▶ [What the task requires]
Return the listing word for word, as given.

▶ [Information provided]

========

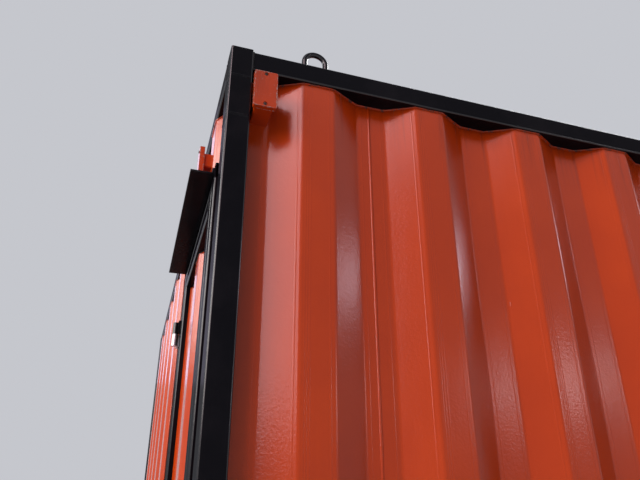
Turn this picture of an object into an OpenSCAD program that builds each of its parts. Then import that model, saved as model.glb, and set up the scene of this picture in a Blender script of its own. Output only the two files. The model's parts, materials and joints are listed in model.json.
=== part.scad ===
// Cabin made from a shipping container: a black tube frame with corrugated steel walls and a
// narrow steel door beside one corner post. Millimetres. Z is up and the underside is at z = 0.
// X runs along the length, and the door end faces -X. The origin is the middle of the base.

/* [Overall] */
// Outside length over the corner posts
length = 6058; // [2400:1:12200]
// Outside width over the corner posts
width = 2438; // [1800:1:3000]
// Height from the ground to the top of the post caps
height = 2591; // [2200:1:3100]

/* [Frame] */
// Width of the posts' faces on the long sides
post_w = 50; // [46:1:100]
// Width of the posts' faces on the ends
post_d = 60; // [56:1:100]
// Set-back of the long rails and of the door from the posts' faces
rail_set_back = 3; // [1:0.5:5]
// Height of the top rail tube
top_rail_h = 50; // [40:1:75]
// Height of the bottom rail tube
bottom_rail_h = 130; // [110:1:200]
// Wall of the frame tubes
tube_wall = 3; // [2:0.5:3]
// Outside radius of the frame tubes' corners
tube_r = 4; // [3.5:0.5:7]
// Thickness of the cap plate on each post, which stands above the rails
post_cap = 3; // [2:0.5:8]

/* [Corrugated sheet] */
// Thickness of the wall sheet
sheet = 2; // [1.5:0.1:3]
// Depth of the corrugation
corr_depth = 36; // [20:1:38]
// Width of the outer flats
flat_out = 72; // [40:1:110]
// Width of the inner flats
flat_in = 70; // [40:1:110]
// Width that each slope takes along the wall
slope_run = 68; // [18:1:85]
// Inside radius of the bends
bend_r = 16; // [4:1:18]
// Set-back of the outer flats from the posts' faces on the long sides
side_set_back = 12; // [10:0.5:14]
// Set-back of the outer flats from the posts' faces on the ends
end_set_back = 1; // [0.5:0.5:4]
// Width of the strip between the front posts and the first bend on the long sides
side_edge_flat = 46; // [46:1:120]

/* [Doorway] */
// Distance from the front corner to the lock side jamb
door_from_corner = 160; // [80:1:400]
// Clear width between the jambs
door_clear_w = 600; // [500:1:1000]
// Distance from the top of the posts down to the underside of the head
door_head_drop = 245; // [180:1:500]
// Width of the tubes of the leaf and of those round the doorway
door_tube = 40; // [30:1:60]
// Wall of the door tubes
door_tube_wall = 3; // [2:0.5:4]
// Outside radius of the door tubes' corners
door_tube_r = 4; // [3.5:0.5:5]
// Running gap all round the leaf
leaf_gap = 5; // [5:0.5:8]
// Thickness of the sill plate
sill_t = 6; // [4:0.5:12]
// Reach of the door stop behind the leaf
stop_lap = 10; // [6:1:20]
// Thickness of the door stop
stop_t = 5; // [3:0.5:8]
// Set-back of the leaf's sheet from the posts' faces
leaf_sheet_back = 12; // [6:0.5:20]

/* [Hinges] */
// Radius of the hinge barrels
knuckle_r = 9; // [8:0.5:11]
// Height of each hinge half
knuckle_h = 36; // [25:1:50]
// Radius of the hinge pins
pin_r = 5; // [4:0.5:6]
// Running clearance between a pin and its bore
pin_clear = 0.05; // [0.02:0.01:0.1]
// Distance of the hinge axis in front of the leaf
hinge_out = 14; // [12:0.5:20]
// Reach of a hinge's plate to the side of its axis
hinge_plate = 28; // [20:1:36]
// Distance from the leaf's top, or bottom, to the nearest hinge
hinge_from_end = 182; // [120:1:300]
// Gap between the two halves of a hinge
hinge_gap = 0.5; // [0.3:0.1:1]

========

▶ [Task response]
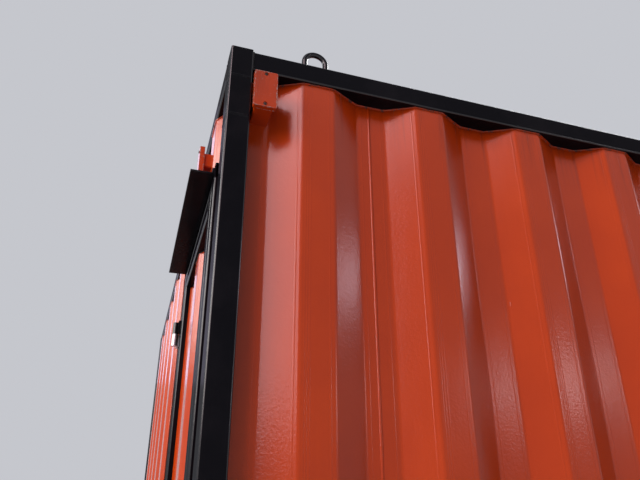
Turn this picture of an object into an OpenSCAD program that builds each of its parts. Then import that model, saved as model.glb, and set up the scene of this picture in a Blender script of its own. Output only the two files. The model's parts, materials and joints are listed in model.json.
=== part.scad ===
// Cabin made from a shipping container: a black tube frame with corrugated steel walls and a
// narrow steel door beside one corner post. Millimetres. Z is up and the underside is at z = 0.
// X runs along the length, and the door end faces -X. The origin is the middle of the base.

/* [Overall] */
// Outside length over the corner posts
length = 6058; // [2400:1:12200]
// Outside width over the corner posts
width = 2438; // [1800:1:3000]
// Height from the ground to the top of the post caps
height = 2591; // [2200:1:3100]

/* [Frame] */
// Width of the posts' faces on the long sides
post_w = 50; // [46:1:100]
// Width of the posts' faces on the ends
post_d = 60; // [56:1:100]
// Set-back of the long rails and of the door from the posts' faces
rail_set_back = 3; // [1:0.5:5]
// Height of the top rail tube
top_rail_h = 50; // [40:1:75]
// Height of the bottom rail tube
bottom_rail_h = 130; // [110:1:200]
// Wall of the frame tubes
tube_wall = 3; // [2:0.5:3]
// Outside radius of the frame tubes' corners
tube_r = 4; // [3.5:0.5:7]
// Thickness of the cap plate on each post, which stands above the rails
post_cap = 3; // [2:0.5:8]

/* [Corrugated sheet] */
// Thickness of the wall sheet
sheet = 2; // [1.5:0.1:3]
// Depth of the corrugation
corr_depth = 36; // [20:1:38]
// Width of the outer flats
flat_out = 72; // [40:1:110]
// Width of the inner flats
flat_in = 70; // [40:1:110]
// Width that each slope takes along the wall
slope_run = 68; // [18:1:85]
// Inside radius of the bends
bend_r = 16; // [4:1:18]
// Set-back of the outer flats from the posts' faces on the long sides
side_set_back = 12; // [10:0.5:14]
// Set-back of the outer flats from the posts' faces on the ends
end_set_back = 1; // [0.5:0.5:4]
// Width of the strip between the front posts and the first bend on the long sides
side_edge_flat = 46; // [46:1:120]

/* [Doorway] */
// Distance from the front corner to the lock side jamb
door_from_corner = 160; // [80:1:400]
// Clear width between the jambs
door_clear_w = 600; // [500:1:1000]
// Distance from the top of the posts down to the underside of the head
door_head_drop = 245; // [180:1:500]
// Width of the tubes of the leaf and of those round the doorway
door_tube = 40; // [30:1:60]
// Wall of the door tubes
door_tube_wall = 3; // [2:0.5:4]
// Outside radius of the door tubes' corners
door_tube_r = 4; // [3.5:0.5:5]
// Running gap all round the leaf
leaf_gap = 5; // [5:0.5:8]
// Thickness of the sill plate
sill_t = 6; // [4:0.5:12]
// Reach of the door stop behind the leaf
stop_lap = 10; // [6:1:20]
// Thickness of the door stop
stop_t = 5; // [3:0.5:8]
// Set-back of the leaf's sheet from the posts' faces
leaf_sheet_back = 12; // [6:0.5:20]

/* [Hinges] */
// Radius of the hinge barrels
knuckle_r = 9; // [8:0.5:11]
// Height of each hinge half
knuckle_h = 36; // [25:1:50]
// Radius of the hinge pins
pin_r = 5; // [4:0.5:6]
// Running clearance between a pin and its bore
pin_clear = 0.05; // [0.02:0.01:0.1]
// Distance of the hinge axis in front of the leaf
hinge_out = 14; // [12:0.5:20]
// Reach of a hinge's plate to the side of its axis
hinge_plate = 28; // [20:1:36]
// Distance from the leaf's top, or bottom, to the nearest hinge
hinge_from_end = 182; // [120:1:300]
// Gap between the two halves of a hinge
hinge_gap = 0.5; // [0.3:0.1:1]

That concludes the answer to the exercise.